Críticas:
In Ambrose's Patriarchs, Colish shifts the discussion on the bishop's patriarchal treatises from source-critical considerations to their function in the liturgical life of the Milanese church. She argues that Ambrose created these writings in order to instruct Roman catechumens (competentes) on their new identity as members of the people of Israel and to provide them with practical examples of ethical virtue. . . Colish's analysis is polished and convincing, and is suitable for both graduate students and scholars alike.--Religious Studies Review
Reseña del editor:
In this welcome new book Marcia L. Colish offers the only monograph-length study of the patriarch treatises of Ambrose of Milan (c. 340-397), in which he develops, for the first time in the patristic period, an ethics for the laity.

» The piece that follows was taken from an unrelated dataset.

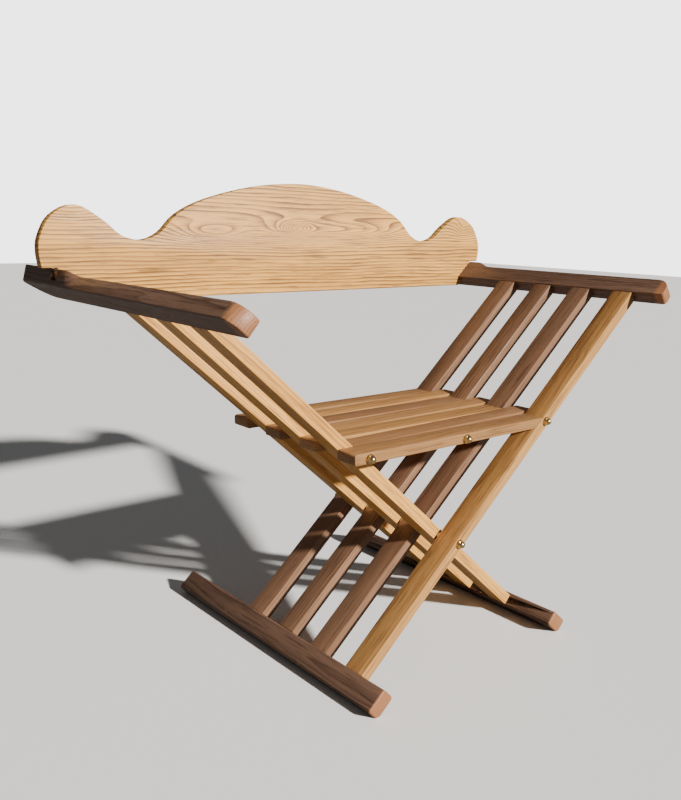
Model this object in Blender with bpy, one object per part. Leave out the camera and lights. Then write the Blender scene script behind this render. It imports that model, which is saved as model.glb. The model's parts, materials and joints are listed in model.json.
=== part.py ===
"""Folding armchair of interleaved slats, with a shaped back board that lifts off.

Two sets of leaning legs cross on one steel rod. Each set carries an arm at its top
and a foot rail at its bottom. The seat is two more sets of slats, hung on a rod in
each leg set and joined in the middle by a fourth rod, so the whole chair folds flat
like a pair of scissors. The back board sits in a slot in each arm.

Metres, +Z up, the sitter faces -Y.
"""

import math

import bmesh
import bpy
from mathutils import Vector

# Frame layout
LEAN = math.radians(48.5)       # angle of every leg from the upright
SIN_LEAN = math.sin(LEAN)
COS_LEAN = math.cos(LEAN)
LANE_COUNT = 7                  # slats stand side by side in this many lanes along Y
MIDDLE_LANE = 4
LANE_PITCH = 0.047
SLAT_DEPTH = 0.041              # every slat, along Y
JOINT_GAP = 0.0003              # play between touching pieces

# Legs, measured along the leg from the crossing rod
LEG_WIDTH = 0.0205
ARM_UNDERSIDE = 0.600
FOOT_TOP = 0.279
SEAT_ROD_REACH = 0.282
TENON_LENGTH = 0.020
TENON_SHOULDER = 0.004

# Arms: underside to top, outer to inner face, front to rear end
ARM_HEIGHT = 0.0363
ARM_OUTER = -0.01495
ARM_INNER = 0.0111
ARM_FRONT = -0.2245
ARM_REAR = 0.4228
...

Ambrose the ethicist has been viewed primarily as the author of advice to those with special callings in the church, such as priests, widows, and consecrated virgins. His views have been characterized as advocating asceticism and promoting a Platonic view of human nature, in which the body is a moral problem. Ambrose's patriarch treatises, argues Colish, are instead aimed at lay people who did not have special callings in the church, but who led active lives in the world as spouses, parents, heads of households, professionals, and citizens. These treatises reveal a different side of Ambrose and show that he developed an ethics of moderation based on an Aristotelian and Stoic anthropology, which he modified in the light of biblical ethics and St. Paul's view of human nature.